Dalam dunia tersebut, ia berhadapan langsung dengan karakter-karakter rekaan yang mewakili sisi terdalam dari dirinya, termasuk sang antagonis utama: Iblis Rambut Merah.
Chao Deng memerankan Iblis Rambut Merah dengan karisma yang kuat.
Sosok jahat yang tidak hanya ingin hidup abadi, tetapi juga mencoba memanipulasi Kongwen baik dalam dunia novel maupun dunia nyata.
Ia merayu dan menipu dengan satu tujuan: agar Kongwen melanjutkan novelnya yang berjudul God Killing , yang diyakini akan memberikan Iblis Rambut Merah kekuatan tanpa batas.
Di sisi lain, Chan (Yuan Chang), seorang editor atau tokoh industri penerbitan yang pernah mengecewakan Kongwen, kembali mencoba memanfaatkan situasi demi keuntungan pribadi.
Keputusan Kongwen menjadi rumit karena ia tidak hanya mempertaruhkan karyanya, tetapi juga kehidupan orang-orang yang ia cintai.


Review Film
Film ini berhasil membawa penonton menjelajah dua dunia dengan mulus berkat dukungan CGI yang mumpuni dan sinematografi yang memanjakan mata.
Transisi antar dimensi terasa halus dan menyatu, menghadirkan visual yang memukau mulai dari kota modern hingga lanskap dunia fantasi yang kelam dan penuh misteri.
Salah satu kekuatan utama film ini adalah kemampuannya membangun atmosfer yang imajinatif namun tetap emosional.
Penonton tidak hanya diajak untuk menikmati petualangan, tetapi juga diajak memahami konflik batin sang tokoh utama yang terpecah antara kenyataan dan dunia fiksi.
Dari sisi penceritaan, film ini sempat terasa lambat dan klise di awal, terutama ketika menyajikan latar belakang kehidupan Kongwen yang penuh penderitaan.
Beberapa elemen cerita terkesan mudah ditebak dan kurang menggugah emosi.
Namun, saat memasuki paruh kedua, alur cerita berubah drastis menjadi lebih dinamis dan menyentuh.
Konflik antara Kongwen dan ciptaannya menjadi simbol dari konflik internal yang sering dihadapi banyak seniman—antara idealisme, rasa sakit masa lalu, dan keinginan untuk diterima.

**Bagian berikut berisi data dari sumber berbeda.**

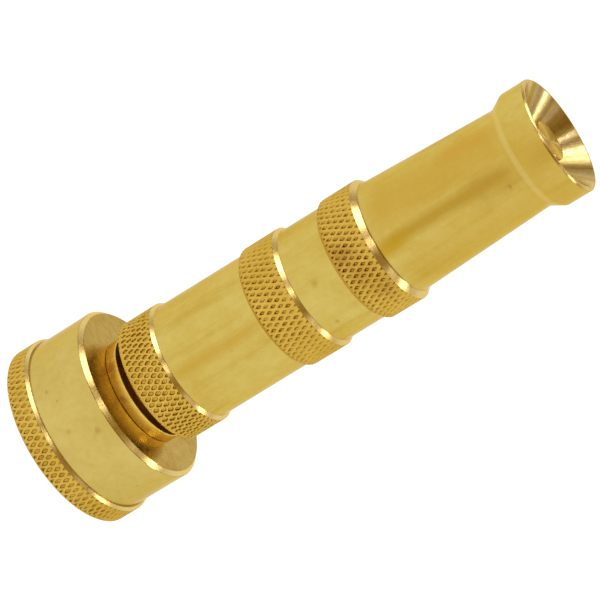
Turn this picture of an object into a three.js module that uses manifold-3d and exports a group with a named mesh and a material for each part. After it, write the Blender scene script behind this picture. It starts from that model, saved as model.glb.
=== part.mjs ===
// A brass twist nozzle for a garden hose. The hose screws into the coupling at the rear. A hollow
// stem runs forward from it and carries a plunger, and a barrel screws along the stem, so turning
// the barrel opens and closes the gap between its throat and the plunger.
// Millimetres. The nozzle stands on the coupling's rear face, z = 0, and +Z is the spray direction.
// Everything is shown shut, with the barrel screwed fully back.
import * as THREE from "three";
import { mergeVertices } from "three/addons/utils/BufferGeometryUtils.js";
import Module from "manifold-3d";

const wasm = await Module();
wasm.setup();

// ---- Driving dimensions -------------------------------------------------------------------

const SEGMENTS = 36; // facets round every turned surface
const RING_SEGMENTS = 8; // facets round an O-ring's own section
const FIT = 0.05; // clearance between two pieces that are fixed together
const CHAMFER = 0.3;

// Hose coupling: a knurled rim at the rear, then a plain band and a flat front face.
const RIM_R = 16.7;
const RIM_Z = 4.03;
const BAND_R = 15.97;
const BAND_SHOULDER_Z = 4.5;
const BAND_CHAMFER = 0.8;
const COUPLING_Z = 15.8;
const WEB_Z = 12.4; // rear side of the web that holds the stem
const STEM_TAIL_R = 8;

// Female garden hose thread, 3/4-11.5 NH.
const HOSE = {
  pitch: 25.4 / 11.5,
  wallR: 13.62,
  height: 1.43,
  baseWidth: 2,
  crestWidth: 0.4,
  startZ: 1.3,
  turns: 3.25,
  stepsPerTurn: 36,
  side: -1,
};
const SOCKET_MOUTH_R = 14.1;
const WASHER_R = 12.9;
const WASHER_HOLE_R = 8;
const WASHER_THICKNESS = 2.9;

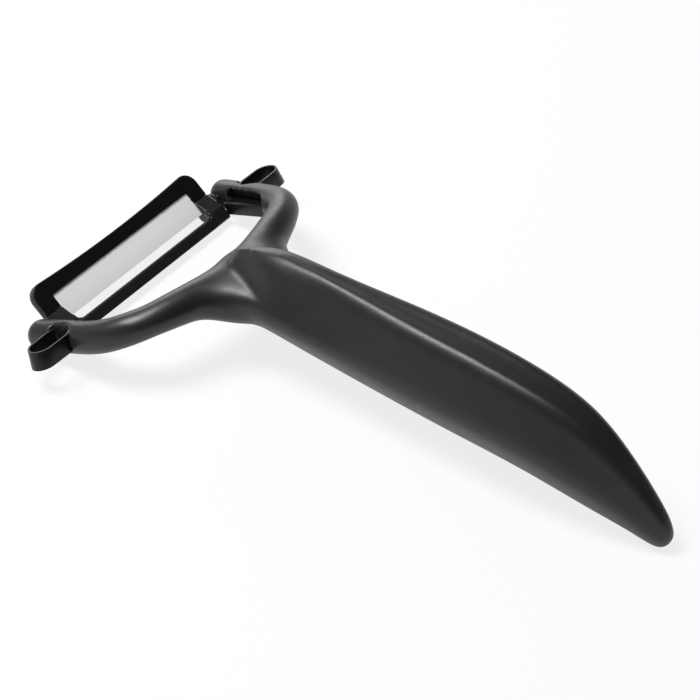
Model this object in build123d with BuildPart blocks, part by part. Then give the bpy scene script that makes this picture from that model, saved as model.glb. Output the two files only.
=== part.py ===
# Swivel peeler with a ceramic blade: a fork-ended handle, two eye removers, and a
# blade head that swings on two pins between the arms.
# Millimetres, +Z up, +Y from the handle's tip towards the head, +X to the right.
# The origin is at the middle of the outline, on the surface that the peeler lies on.
import os
from math import asin, cos, degrees, radians, sin

from build123d import *

os.makedirs("parts", exist_ok=True)

# Overall sizes
overall_length = 143.0  # handle tip to the front of the head
cut_overrun = 2.0  # how far a cutting shape runs past what it cuts

# Fork: two round arms in one sloping plane, joined by a bend
fork_slope = 22.0  # the fork rises towards the handle, degrees
nose_stand_off = 3.8  # head's side to the middle of an arm's nose
fork_depth = 31.6  # pivot axis to the middle of the bend, along the slope
arm_radius = 3.5
nose_radius = 3.3
nose_tip = 2.7  # pivot axis to the nose's blunt end
neck_radius = 5.6
fork_route_shares = (  # (across, back, rise) of the arms' centre line, nose to bend
    (1.0, 0.0, 0.0),
    (0.973, 0.28, 0.0),
    (0.94, 0.524, 0.06),
    (0.80, 0.77, 0.31),
    (0.465, 0.92, 0.20),
)
fork_bend_rise = -1.1  # the middle of the bend from the noses' plane
fork_thickening_shares = (  # (along half the centre line, from arm to neck radius)
    (0.18, 0.0),
    (0.40, 0.0),
    (0.56, 0.0),
    (0.72, 0.25),
    (0.86, 0.6),
)

# Swivel head, in a tilted plane through the pivot axis
head_tilt = 39.5  # front edge up, degrees
blade_end_margin = 3.0  # blade's end to the head's side
head_corner = 3.0  # outer front corners
clamp_front = 9.15  # pivot axis to the front edge at its ends
clamp_hollow = 0.95  # how far the front edge is drawn in at mid-length
clamp_bar = 4.1  # width of the long front bar at its ends
clamp_arm = 4.3  # width of the short side arms
clamp_arm_end = 2.25  # pivot axis to the ends of the side arms
clamp_top = 0.24  # clamp's face over the pivot axis
clamp_thickness = 1.0
clamp_lip = 0.35  # clamp's plate over the blade
rail_thickness = 1.25  # carrier's rail under the clamp
edge_round = 0.3

# Blade
blade_length = 45.8
blade_thickness = 1.0
blade_edge = 0.7  # pivot axis back to the cutting edge
blade_depth = 8.4
blade_bevel = 0.85
blade_land = 0.15  # thickness left at the cutting edge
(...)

Lebih dari sekadar film fantasi
Film ini menyampaikan pesan mendalam tentang hubungan pencipta dan ciptaan, serta bagaimana karya seni bisa menjadi cerminan jiwa pembuatnya.
Kongwen digambarkan sebagai sosok yang tidak hanya harus melawan tokoh jahat, tetapi juga menghadapi ketakutan dan kerapuhannya sendiri.
Proses transformasi emosional ini menjadi inti dari film dan menjadikan pengalaman menontonnya lebih bermakna.
Secara keseluruhan, film ini berhasil menggabungkan elemen fantasi, drama, dan petualangan dalam balutan visual spektakuler.
Meski ada beberapa kekurangan di awal cerita, film ini mampu menebusnya dengan klimaks yang intens dan penuh kejutan.
Bagi penonton yang menyukai kisah tentang realitas yang bersinggungan dengan fiksi serta perjuangan menemukan jati diri, film ini layak untuk ditonton.

Sedikit Kritik
Namun bagi yang menginginkan kesempurnaan gambar , maka akan memberikan kritik antara lain :
-
Sinematografinya kadang terasa terlalu terang dan datar, apalagi buat dunia seindah itu. Harusnya bisa lebih dreamy atau punya tone warna yang bikin perbedaan dunia nyata dan dunia fiksi lebih terasa. Ini juga nyambung ke desain kostumnya yang kurang standout—nggak banyak perbedaan signifikan antara penampilan karakter di dunia nyata dan di dunia novel. Sayang banget, padahal bisa jadi momen eksplorasi visual yang kece.
-
Ritme editing film ini juga agak "terbagi-bagi" alias terlalu sering loncat-loncat, bikin emosi penonton susah nempel. Bisa jadi teralihkan di momen yang harusnya intens. Walaupun begitu, ide ceritanya tetap menarik, dan konsep tentang pencipta yang harus menghadapi ciptaannya sendiri tuh dalem banget. Apalagi pas Kongwen mulai menyadari kalau karakter dalam novelnya sebenarnya adalah refleksi dari dirinya sendiri—sisi gelap, ketakutan, dan luka masa lalu.
-
Soal cerita, emang ada beberapa loophole kecil yang kalau dipikir-pikir bikin bingung. Ini perlunya, harus menonton film ini
Tapi secara keseluruhan untungnya nggak sampai merusak keseluruhan alur. Masih bisa dinikmati banget, apalagi pas masuk ke klimaks di mana realitas dan fiksi mulai blur, dan Kongwen harus memilih untuk berdamai dengan masa lalu atau ngikutin manipulasi karakter yang ia ciptakan sendiri.